More than that, ‘did for them’ is surely making the charge that the General kills them insouciantly, without meaning to – that their deaths were the collateral damage of his plan, mere unintended consequences of a botched and insufficiently careful job. ‘Murdered’ implies deliberation – and is an easier charge to refute.
(I’d also suggest that the poem loses something in this version when it leaves out the line of stars usually inserted before the last line. That silent line is the one where everything happens – the things that are unspeakable.)
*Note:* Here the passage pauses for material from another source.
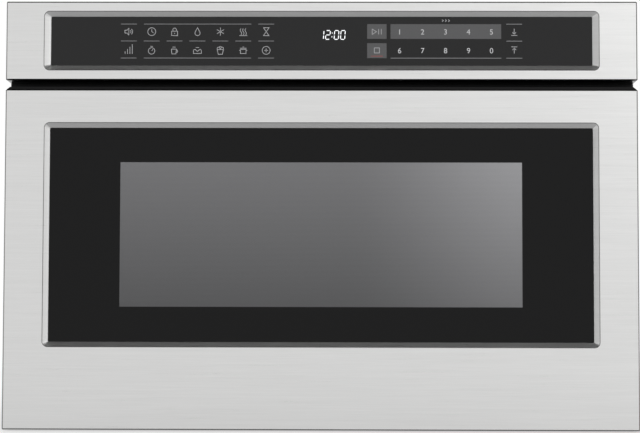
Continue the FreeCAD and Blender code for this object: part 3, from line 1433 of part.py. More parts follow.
def hv_capacitor():
    """Oval can on a foot with two lugs, terminals on top."""
    can = new_body("hv_capacitor")
    across, along = CAPACITOR
    top = f"{FLOOR_TOP} + capacitor_height"
    outline = rounded_rectangle(
        f"{across} - 45", f"{across} + 45", f"{along} - 26", f"{along} + 26", "25.9",
    )
    pad(can, "XY_Plane", outline, FLOOR_TOP, top)
    pad(can, "XY_Plane", around(CAPACITOR, "50.5", "11"), FLOOR_TOP, f"{FLOOR_TOP} + bracket_sheet")
    for side in ("-", "+"):
        terminal = regular(f"{across} {side} 17.5", along, "6", 8)
        pad(can, "XY_Plane", terminal, top, f"{top} + 12")
    node("hv_capacitor", can)


def hv_diode():
    """The high-voltage diode on its lug beside the capacitor."""
    start, along = "(capacitor_across + 51)", "capacitor_along"
    lug = block(
        "diode_lug", (start, f"{start} + 20"), (f"{along} - 11", f"{along} + 5"),
        (FLOOR_TOP, f"{FLOOR_TOP} + 1.5"),
    )
    centre = (f"{along} - 3", f"{FLOOR_TOP} + 5")
    barrel = rod("diode_barrel", "x", centre, "4", f"{start} + 2", f"{start} + 18")
    node("hv_diode", fuse("hv_diode", lug, barrel))


def noise_filter_board():
    """The line filter on four standoffs next to the gland."""
    level = f"{FLOOR_TOP} + filter_standoff"
    top = f"{level} + circuit_board_thickness"

    def on_board(name, across, along, low, high):
        """A box whose spans across and along count from the board's left front corner."""
        return block(
            name, [f"filter_left + {place}" for place in across],
            [f"filter_start + {place}" for place in along], (low, high),
        )

    pieces = [on_board("filter_board", (0, 74), (0, 96), level, top)]
    for across in (3, 65):
        for along in (3, 87):
            foot = ((across, across + 6), (along, along + 6))
            pieces.append(on_board(f"standoff_{across}_{along}", *foot, FLOOR_TOP, level))
    for name, across, along, height in (
        ("film_capacitor", (46, 68), (16, 46), 20),
        ("fuse_holder", (6, 34), (60, 82), 12),
        ("varistor", (46, 58), (64, 82), 14),
    ):
        pieces.append(on_board(name, across, along, top, f"{top} + {height}"))
    coil = new_body("choke_coil")
    pad(coil, "XY_Plane", regular("filter_left + 24", "filter_start + 32", "15", 12), top, f"{top} + 18")
    node("noise_filter_board", fuse("noise_filter_board", *pieces, coil))


FAN_CENTRE = ("fan_place", "fan_height")
SHROUD_BACK = f"({REAR_INSIDE} - 5)"
SHROUD_FRONT = f"({SHROUD_BACK} - fan_depth - 8)"


def fan_shroud():
    """Square frame with the round air path, and the four arms that hold the motor."""
    shroud = new_body("fan_shroud")
    half = "(fan_radius + 10)"
    pad(shroud, "XZ_Plane", around(FAN_CENTRE, half, half), SHROUD_FRONT, REAR_INSIDE)
    air_path = regular(*FAN_CENTRE, "fan_radius + fan_clearance", 24)
    pocket(shroud, "XZ_Plane", air_path, f"{SHROUD_FRONT} - 1", f"{REAR_INSIDE} + 1")
    louvre_room = around(FAN_CENTRE, "(fan_radius - 2)", "(fan_radius - 2)")
    pocket(shroud, "XZ_Plane", louvre_room, SHROUD_BACK, f"{REAR_INSIDE} + 1")
    arms = (SHROUD_FRONT, f"{SHROUD_FRONT} + 3")
    pad(shroud, "XZ_Plane", around(FAN_CENTRE, f"({half} - 2)", "5"), *arms)
    pad(shroud, "XZ_Plane", around(FAN_CENTRE, "5", f"({half} - 2)"), *arms)
    pad(shroud, "XZ_Plane", regular(*FAN_CENTRE, "20", 8), *arms)
    pocket(shroud, "XZ_Plane", regular(*FAN_CENTRE, "9", 8), f"{arms[0]} - 1", f"{arms[1]} + 1")
    node("fan_shroud", shroud)


def fan_motor():
    """Shaded-pole motor: laminated stack, coil and the bearing boss that carries the fan."""
    motor = new_body("fan_motor")
    back = SHROUD_FRONT
    stack = clipped("fan_place - 30", "fan_place + 30", "fan_height - 25", "fan_height + 35", "3")
    pad(motor, "XZ_Plane", stack, f"{back} - 16", back)
    pad(motor, "XZ_Plane", regular(*FAN_CENTRE, "15", 12), f"{back} - 26", f"{back} - 16")
    pad(motor, "XZ_Plane", regular(*FAN_CENTRE, "8", 8), back, f"{back} + 3.5")
    coil = rectangle("fan_place - 18", "fan_place + 18", "fan_height + 35", "fan_height + 55")
    pad(motor, "XZ_Plane", coil, f"{back} - 24", f"{back} - 4")
    bore = circle(*FAN_CENTRE, "shaft_radius / 2 + shaft_clearance")
    pocket(motor, "XZ_Plane", bore, f"{back} - 12", f"{back} + 5")
    node("fan_motor", motor)


def cambered_strip(chord, camber, pitch, thickness):
    """Draws a blade's section: a strip bent to a parabola, leaning by the pitch angle."""
    half, rise, lean = value(chord) / 2, value(camber), math.radians(value(pitch))
    middle = value("fan_depth") / 2

    def leaning(share, away):
        """A place at a share of the half chord, that far off the strip's inner side."""
        along, away = share * half, away + rise * (1 - share ** 2)
        across = along * math.sin(lean) - away * math.cos(lean)
        return (str(across), str(middle + along * math.cos(lean) + away * math.sin(lean)))

    shares = (-1, -0.4, 0.4, 1)
    inner = [leaning(share, 0) for share in shares]
    outer = [leaning(share, value(thickness)) for share in reversed(shares)]
    return polygon(*inner, *outer)


def fan_blade():
    """Seven cambered blades on a hub, with the shaft that runs in the motor."""
    fan = new_body("fan_blade")
    depth = "fan_depth"
    pad(fan, "XZ_Plane", regular("0", "0", "fan_hub_radius", 14), "0", depth)
    section = cambered_strip("fan_blade_chord", "fan_blade_camber", "fan_blade_pitch", "1.4")
    blade = pad(fan, "XY_Plane", section, "fan_hub_radius - 2", "fan_radius")
    repeat_round(fan, blade, "Y_Axis", SIZES["fan_blades"])
    pad(fan, "XZ_Plane", circle("0", "0", "shaft_radius / 2"), "-14.5", "0")
    bind(fan, "Placement.Base.x", "fan_place")
    bind(fan, "Placement.Base.y", f"{SHROUD_FRONT} + 5")
    bind(fan, "Placement.Base.z", "fan_height")
    node("fan_blade", fan)


# ---------------------------------------------------------------------------------------------
# Interlock
# ---------------------------------------------------------------------------------------------
def interlocks():
    """Moulded housings behind the latch slots, each with its two microswitches."""
    switches = []
    for side, sign in SIDES.items():
        housing = new_body(f"latch_housing_{side}")
        near, far = f"{HOOK_NEAR} - 7", f"{HOOK_FAR} + 7"
        low, high = f"{HOOK_LOW} - 6", f"{HOOK_HIGH} + 18"
        side_view = rectangle(FLANGE_BACK, f"{FLANGE_BACK} + 46", low, high)
        pad(housing, "YZ_Plane", side_view, *mirrored(sign, near, far))
        way = rectangle(f"{FLANGE_BACK} - 1", f"{FLANGE_BACK} + 36", f"{low} + 3", f"{HOOK_HIGH} + 5")
        pocket(housing, "YZ_Plane", way, *mirrored(sign, f"{near} + 3", f"{far} - 3"))
        node(f"latch_housing_{side}", housing)
        for index in range(2):
            start = f"({FLANGE_BACK} + 4 + {index} * 20)"
            case = block(
                f"switch_{side}_{index}", mirrored(sign, far, f"{far} + 10"),
                (start, f"{start} + 18"), (f"{HOOK_LOW}", f"{HOOK_LOW} + 12"),
            )
            terminals = block(
                f"terminal_{side}_{index}", mirrored(sign, f"{far} + 3", f"{far} + 7"),
                (f"{start} + 2", f"{start} + 16"), (f"{HOOK_LOW} - 6", HOOK_LOW),
            )
            switches.append(fuse(f"microswitch_{side}_{index}", case, terminals))
    node("interlock_switches", group("interlock_switches", *switches))


def door_screws():
    """Screws through the feet of the drawer brackets into the chassis."""
    screws = []
    for side, sign in SIDES.items():
        for index, up in enumerate((f"{RAIL_MIDDLE} - 14", f"{RAIL_MIDDLE} + 14")):
            centre = (f"{sign} * (slide_face - 14)", up)
            face = f"({CHASSIS_BACK} + bracket_sheet)"
            screws.append(hex_head(f"door_screw_{side}_{index}", centre, face))
    node("door_screws", group("door_screws", *screws))


def main():
    for make in (
        door_skin, control_panel_bezel, control_glass, control_board, panel_carrier,
        door_glass, door_chassis, door_top_cap, screen_plate, inner_glass, choke_cover, latch_hooks, tub,
        slide_members, slide_supports, drawer_brackets, drive_rack, drive_pinion, drive_unit,
        front_frame, base_plate, base_skids, outer_case, rear_cover, cord_gland, case_screws,
        oven_cavity, stirrer_chamber, stirrer_cover, stirrer_blade, stirrer_motor, waveguide, magnetron,
        oven_lamp, thermal_cutout, exhaust_duct, power_transformer, hv_capacitor, hv_diode,
        noise_filter_board, fan_shroud, fan_motor, fan_blade, interlocks, door_screws,
    ):
        make()
    doc.recompute()
    for thing in doc.Objects:
        if {"Invalid", "Error"} & set(thing.State):
            users = [each.Label for each in thing.InList]
            raise RuntimeError(f"{thing.Label} of {users} failed: {thing.State}")
    os.makedirs("parts", exist_ok=True)
    for thing in nodes:
        shape = thing.Shape
        if shape.isNull() or not shape.isValid():
            raise RuntimeError(f"{thing.Label} has no valid shape")
        shape.exportStep(f"parts/{thing.Label}.step")
    print(f"{len(nodes)} sub-parts")


main()
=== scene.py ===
"""Looks of the built-in microwave drawer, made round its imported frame.

Metres, in the frame's own axes: +X is the right of someone who faces the front, +Y goes into the
cabinet, +Z is up. Sizes that the frame doesn't give are named here, in millimetres times MM.
"""
import bmesh
import bpy
import json
import math
from mathutils import Matrix, Vector

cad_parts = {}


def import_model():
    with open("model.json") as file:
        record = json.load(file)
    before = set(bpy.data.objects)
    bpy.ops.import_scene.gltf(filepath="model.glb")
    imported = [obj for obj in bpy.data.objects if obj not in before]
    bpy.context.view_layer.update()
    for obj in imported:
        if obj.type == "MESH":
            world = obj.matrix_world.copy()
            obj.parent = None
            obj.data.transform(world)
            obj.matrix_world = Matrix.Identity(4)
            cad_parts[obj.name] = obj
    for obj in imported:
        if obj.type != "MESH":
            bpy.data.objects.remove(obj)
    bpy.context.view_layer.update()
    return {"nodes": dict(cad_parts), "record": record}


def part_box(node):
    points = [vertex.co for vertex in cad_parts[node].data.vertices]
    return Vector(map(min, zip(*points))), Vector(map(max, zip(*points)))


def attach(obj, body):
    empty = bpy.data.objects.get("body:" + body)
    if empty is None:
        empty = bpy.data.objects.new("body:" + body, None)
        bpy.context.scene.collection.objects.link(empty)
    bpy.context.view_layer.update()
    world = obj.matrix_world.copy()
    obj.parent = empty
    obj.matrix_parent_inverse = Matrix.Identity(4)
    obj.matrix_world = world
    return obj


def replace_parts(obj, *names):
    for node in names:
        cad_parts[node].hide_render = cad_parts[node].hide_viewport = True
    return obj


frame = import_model()
NODES = frame["nodes"]
MM = 0.001

SKIN_LOW, SKIN_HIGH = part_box("door_skin")
PANEL_LOW, PANEL_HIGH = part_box("control_panel_bezel")
GLASS_LOW, GLASS_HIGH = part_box("door_glass")
CONTROL_LOW, CONTROL_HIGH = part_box("control_glass")
FRONT = SKIN_LOW.y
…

I’ve written before about Sassoon’s effective use of the phrase ‘do them in’ in the poem ‘Atrocities’. I think Sassoon is at his best when his language is nearest to the language of soldiers, and where it incorporates characteristic euphemisms and slang. For example, in the last line of ‘To Any Dead Officer’:
I wish they’d killed you in a decent show.
That ‘decent show’ is a slang phrase, appropriate in a poem where officer is speaking to officer. More than that, though, its obviously euphemistic nature asks us to think what it’s hiding. ‘Decent’ is a word that slang has yanked from its root meaning to vaguely mean ‘good’, but in this poem it can’t help but bring that basic meaning back, and tell us that the ‘show’ the officer died in was utterly indecent.
And that is how Sassoon turns slang into poetry.
I’ve been thinking about Sassoon recently, because this July Marion and I will be taking our summer holiday on the Somme. The tour is Siegfried Sassoon on the Western Front and is organised by Battle Honours Tours in association with the Siegfried Sassoon fellowship.
We’ll be going to all the places in France where Sassoon fought. I’m looking forward to it.